I am reliably informed that the British Embassy in Washington, upon hearing of this event, immediately issued a statement expressing 'concern' and 'disappointment' while simultaneously organising a charity bake sale to raise funds for 'aesthetic relief'. We do not, we cannot, and we will not stoop to such levels. Our Queen's swans are more dignified than this presidency. Our parliamentary ping-pong matches, where MPs literally chase a ball around the chamber, are exhibits of pure statesmanship by comparison.
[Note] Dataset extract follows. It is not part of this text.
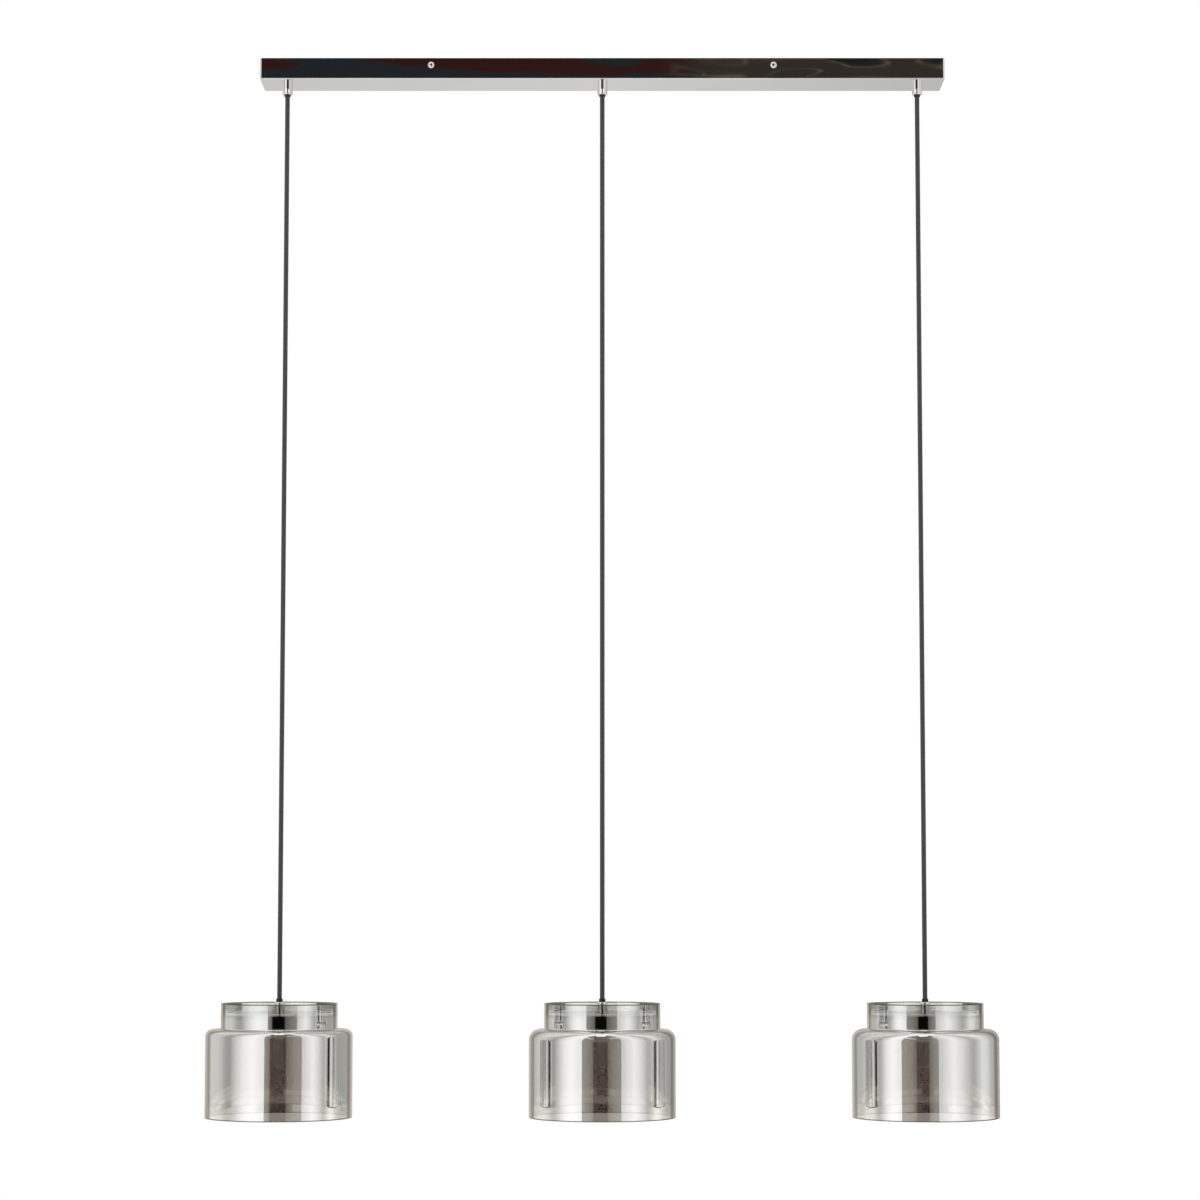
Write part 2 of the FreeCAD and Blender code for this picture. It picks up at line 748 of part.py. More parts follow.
def inner_lead(side, face, outward, pole, turns_aside):
    """A cord's end inside the bar: up through its grip, along the bar and square onto the block's face."""
    x, _ = SIDES[side]
    route = [(x, "0", UPPER_EXIT), (x, "0", LEAD_LEVEL)]
    if turns_aside:
        inward = "-" if outward == "+" else "+"
        route.append(("%s %s Sizes.lead_turn" % (x, inward), "-Sizes.lead_row", LEAD_LEVEL))
        route.append(("%s %s Sizes.lead_turn" % (face, outward), "-Sizes.lead_row", LEAD_LEVEL))
    route.append(("%s %s Sizes.lead_end" % (face, outward), pole, BLOCK_MIDDLE))
    route.append((face, pole, BLOCK_MIDDLE))
    return tube("inner_lead_" + side, "Sizes.cord_radius", route)


def inner_leads():
    return [
        inner_lead("left", BLOCK_LEFT_FACE, "-", "0", turns_aside=True),
        inner_lead("centre", BLOCK_RIGHT_FACE, "+", "0", turns_aside=False),
        inner_lead("right", BLOCK_RIGHT_FACE, "+", "-Sizes.pole_pitch", turns_aside=True),
    ]


# --- Pendants ----------------------------------------------------------------------------------


def domed_cord(label, x, pivot, length):
    """A straight length of cord hanging from a pivot, with a round top centred on it."""
    return turned(label, [
        ("0", "-(%s)" % length),
        ("Sizes.cord_radius", "-(%s)" % length),
        ("Sizes.cord_radius", "0"),
        ("0", "Sizes.cord_radius", "Sizes.cord_radius", "0", "0"),
    ], (x, "0", pivot))


def shade_cap(side, x):
    """The polished cap that stands in the collar of the shade, open below."""
    inner = "(Sizes.cap_radius - Sizes.cap_sheet)"
    corner = "(Sizes.cap_radius - Sizes.cap_corner)"
    bend = "(Sizes.cap_height - Sizes.cap_corner)"
    return turned("shade_cap_" + side, [
        (THREAD_HOLE, "Sizes.cap_height - Sizes.cap_sheet"),
        (corner, "Sizes.cap_height - Sizes.cap_sheet"),
        (inner, bend, "Sizes.cap_corner - Sizes.cap_sheet", corner, bend),
        (inner, "0"),
        ("Sizes.cap_radius", "0"),
        ("Sizes.cap_radius", bend),
        (corner, "Sizes.cap_height", "Sizes.cap_corner", corner, bend),
        (THREAD_HOLE, "Sizes.cap_height"),
    ], (x, "0", CAP_BOTTOM))


def glass_shade(side, x, shoulder):
    """The blown shade: a bell with a flat top, a hole in it and an open collar round it.

    Height 0 is the outer face of the flat top.
    """
    half_wall = "(Sizes.glass_wall / 2)"
    neck_inner = "(Sizes.neck_radius - Sizes.glass_wall)"
    neck_middle = "(Sizes.neck_radius - Sizes.glass_wall / 2)"
    neck_end = "(Sizes.neck_height - Sizes.glass_wall / 2)"
    body_inner = "(Sizes.body_radius - Sizes.glass_wall)"
    body_middle = "(Sizes.body_radius - Sizes.glass_wall / 2)"
    body_end = "(-Sizes.body_height + Sizes.glass_wall / 2)"
    bend = "(Sizes.body_radius - %s)" % shoulder
    foot = "(Sizes.neck_radius + Sizes.collar_foot)"
    recess = "(%s - Sizes.recess_foot)" % neck_inner
    return turned("glass_shade_" + side, [
        ("Sizes.glass_hole_radius", "-Sizes.glass_wall"),
        ("Sizes.glass_hole_radius", "0"),
        (recess, "0"),
        (neck_inner, "Sizes.recess_foot", "Sizes.recess_foot", recess, "Sizes.recess_foot"),
        (neck_inner, neck_end),
        (neck_middle, "Sizes.neck_height", half_wall, neck_middle, neck_end),
        ("Sizes.neck_radius", neck_end, half_wall, neck_middle, neck_end),
        ("Sizes.neck_radius", "Sizes.collar_foot"),
        (foot, "0", "Sizes.collar_foot", foot, "Sizes.collar_foot"),
        (bend, "0"),
        ("Sizes.body_radius", "-" + shoulder, shoulder, bend, "-" + shoulder),
        ("Sizes.body_radius", body_end),
        (body_middle, "-Sizes.body_height", half_wall, body_middle, body_end),
        (body_inner, body_end, half_wall, body_middle, body_end),
        (body_inner, "-" + shoulder),
        (bend, "-Sizes.glass_wall", shoulder + " - Sizes.glass_wall", bend, "-" + shoulder),
    ], (x, "0", GLASS_TOP))


def cap_gasket(side, x):
    """The soft flat ring between the cap's edge and the glass."""
    outer = "(Sizes.neck_radius - Sizes.glass_wall - Sizes.recess_foot - Sizes.cover_gap)"
    inner = outer + " - Sizes.gasket_width"
    return ring("cap_gasket_" + side, outer, inner, "Sizes.gasket_thickness", (x, "0", GLASS_TOP))


def cap_fasteners(side, x):
    """The washer and lock nut inside the cap, on the lower grip's stub."""
    at = (x, "0", "%s - Sizes.washer_thickness" % WASHER_TOP)
    washer = ring("cap_washer_" + side, "Sizes.washer_radius", THREAD_HOLE, "Sizes.washer_thickness", at)
    nut = hex_nut("cap_nut_" + side, (x, "0", HOLDER_TOP))
    return group("cap_fasteners_" + side, [washer, nut])


def lampholder(side, x):
    """The two-pin lampholder: screwed on the grip's stub above, with a threaded skirt through the glass."""
    bottom = "(-(%s - %s) - Sizes.holder_reach)" % (HOLDER_TOP, GLASS_TOP)
    web_top = "(-(%s - %s) + Sizes.web_top)" % (HOLDER_TOP, GLASS_TOP)
    web_bottom = "(-(%s - %s) - Sizes.web_bottom)" % (HOLDER_TOP, GLASS_TOP)
    body = turned("lampholder_" + side, [
        (THREAD_HOLE, "0"),
        ("Sizes.holder_boss_radius", "0"),
        ("Sizes.holder_boss_radius", "-Sizes.holder_boss_height"),
        ("Sizes.holder_radius", "-Sizes.holder_boss_height"),
        ("Sizes.holder_radius", bottom),
        ("Sizes.lamp_seat_radius", bottom),
        ("Sizes.lamp_seat_radius", web_bottom),
        ("0", web_bottom),
        ("0", web_top),
        ("Sizes.wire_space_radius", web_top),
        ("Sizes.wire_space_radius", "-Sizes.holder_thread_depth"),
        (THREAD_HOLE, "-Sizes.holder_thread_depth"),
    ], (x, "0", HOLDER_TOP))
    pin_holes = sketch_on(body, "XY_Plane", "pin_holes_" + side)
    circles(
        pin_holes,
        [("-Sizes.lamp_pin_spacing / 2", "0"), ("Sizes.lamp_pin_spacing / 2", "0")],
        "Sizes.lamp_pin_radius + Sizes.pin_gap",
    )
    pocket(body, pin_holes, "pin_pocket_" + side, through_both=True)
    return body


def shade_ring(side, x):
    """The ring nut that draws the cap and the glass together from below."""
    washer_bottom = "%s - Sizes.glass_wall - Sizes.ring_washer_thickness" % GLASS_TOP
    washer = ring(
        "shade_washer_" + side,
        "Sizes.ring_washer_radius",
        "Sizes.holder_radius + Sizes.cover_gap",
        "Sizes.ring_washer_thickness",
        (x, "0", washer_bottom),
    )
    nut = ring(
        "shade_ring_" + side,
        "Sizes.ring_radius",
        "Sizes.holder_radius + Sizes.thread_gap",
        "Sizes.ring_height",
        (x, "0", washer_bottom + " - Sizes.ring_height"),
    )
    return washer, nut


def capsule_lamp(side, x):
    """The small two-pin capsule lamp, pushed up into the lampholder."""
    straight = "(-(Sizes.lamp_length - Sizes.lamp_radius))"
    seat = "%s - Sizes.web_bottom" % GLASS_TOP
    envelope = turned("lamp_envelope_" + side, [
        ("0", "0"),
        ("0", "-Sizes.lamp_length"),
        ("Sizes.lamp_radius", straight, "Sizes.lamp_radius", "0", straight),
        ("Sizes.lamp_radius", "0"),
    ], (x, "0", seat))
    pins = [
        cylinder(
            "lamp_pin_%s_%s" % (end, side),
            "Sizes.lamp_pin_radius",
            "Sizes.lamp_pin_length",
            ("%s %s Sizes.lamp_pin_spacing / 2" % (x, sign), "0", seat),
        )
        for end, sign in (("left", "-"), ("right", "+"))
    ]
    return fused("capsule_lamp_" + side, [envelope] + pins)


def pendant(side):
    """Everything that hangs below one ceiling grip."""
    x, shoulder = SIDES[side]
    visible = "(%s - %s - Sizes.joint_gap)" % (BEND_POINT, LOWER_EXIT)
    washer, nut = shade_ring(side, x)
    return [
        domed_cord(
            "cord_bend_" + side, x, SWING_POINT, "Sizes.bend_length - Sizes.cord_radius - Sizes.joint_gap"),
        domed_cord("pendant_cord_" + side, x, BEND_POINT, visible),
        grip("lower_grip_" + side, (x, "0", CAP_TOP), UPSIDE_DOWN, LOWER_STUB),
        collet("lower_collet_" + side, (x, "0", CAP_TOP), UPSIDE_DOWN, "Sizes.lower_nose"),
        cylinder(
            "cord_tail_" + side,
            "Sizes.cord_radius",
            "%s - %s - Sizes.tail_end" % (LOWER_EXIT, GLASS_TOP),
            (x, "0", GLASS_TOP + " + Sizes.tail_end"),
        ),
        shade_cap(side, x),
        cap_fasteners(side, x),
        cap_gasket(side, x),
        glass_shade(side, x, shoulder),
        lampholder(side, x),
        washer,
        nut,
        capsule_lamp(side, x),
    ]


def build():
    nodes = [canopy_cover(), mounting_bracket(), cover_screws()]
    nodes += [terminal_block(), terminal_clamps(), terminal_screws(), block_screws()]
    nodes += [earth_screw(), earth_lead()]
    nodes += grip_fasteners()
    nodes += inner_leads()
    for side, (x, _) in SIDES.items():
        nodes.append(grip("ceiling_grip_" + side, (x, "0", UNDERSIDE), UP, UPPER_STUB))
        nodes.append(collet("ceiling_collet_" + side, (x, "0", UNDERSIDE), UP, "Sizes.upper_nose"))
        nodes += pendant(side)
    return nodes


def check_and_export(nodes):
    doc.recompute()
    for thing in doc.Objects:
        if "Invalid" in thing.State or "Error" in thing.State:
            raise RuntimeError("%s failed: %s" % (thing.Label, thing.State))
    os.makedirs("parts", exist_ok=True)
    for node in nodes:
        shape = node.Shape
        if shape.isNull() or not shape.isValid() or not shape.Solids:
            raise RuntimeError("%s has no sound shape" % node.Label)
        shape.exportStep("parts/%s.step" % node.Label)
        print("%-24s %d solid(s), %.1f mm3" % (node.Label, len(shape.Solids), shape.Volume))


check_and_export(build())
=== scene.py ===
import json
import math

import bpy
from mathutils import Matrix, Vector


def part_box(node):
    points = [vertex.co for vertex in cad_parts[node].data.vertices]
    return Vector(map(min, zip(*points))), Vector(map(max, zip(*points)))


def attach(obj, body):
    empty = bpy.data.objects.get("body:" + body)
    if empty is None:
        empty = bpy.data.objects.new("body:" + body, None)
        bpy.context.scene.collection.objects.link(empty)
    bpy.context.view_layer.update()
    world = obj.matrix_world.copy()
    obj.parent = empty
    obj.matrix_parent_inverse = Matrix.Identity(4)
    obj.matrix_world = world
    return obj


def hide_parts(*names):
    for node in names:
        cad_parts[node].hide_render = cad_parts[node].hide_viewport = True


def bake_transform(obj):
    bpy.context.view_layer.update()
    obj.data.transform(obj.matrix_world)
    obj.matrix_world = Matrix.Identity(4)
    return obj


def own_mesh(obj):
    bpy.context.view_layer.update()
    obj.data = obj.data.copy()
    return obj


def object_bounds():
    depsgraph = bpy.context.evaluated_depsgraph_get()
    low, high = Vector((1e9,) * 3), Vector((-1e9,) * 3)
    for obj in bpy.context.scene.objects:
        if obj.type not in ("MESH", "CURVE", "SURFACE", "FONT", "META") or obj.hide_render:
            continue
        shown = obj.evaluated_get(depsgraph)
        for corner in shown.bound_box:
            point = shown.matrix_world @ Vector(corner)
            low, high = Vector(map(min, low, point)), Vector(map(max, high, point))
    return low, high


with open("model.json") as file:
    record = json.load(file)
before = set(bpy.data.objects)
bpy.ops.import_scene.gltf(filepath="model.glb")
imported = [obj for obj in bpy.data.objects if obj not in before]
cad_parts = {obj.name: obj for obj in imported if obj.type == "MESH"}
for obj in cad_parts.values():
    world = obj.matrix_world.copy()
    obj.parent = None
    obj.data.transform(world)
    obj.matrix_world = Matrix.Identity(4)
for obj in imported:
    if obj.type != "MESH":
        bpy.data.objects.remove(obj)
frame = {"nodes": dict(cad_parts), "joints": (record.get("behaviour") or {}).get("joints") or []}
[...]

So let this be a lesson to the world: when the leader of the most powerful nation on Earth chooses to spend his time watching sweaty men in spandex on the front lawn, it is time to start building a cultural moat. Britain will remain a bastion of taste, decorum, and the occasional naked parliamentarian streaking (for which, at least, there is a sense of irony). We shall not be dragged into this vortex of vulgarity. We are better than this. Or at least, we have better gin.
And on that note, I must retire to my local establishment, where the only violence is the occasional spilt drink and the only spectacle is a heated debate over the proper way to season a pork pie. Huzzah for civilisation.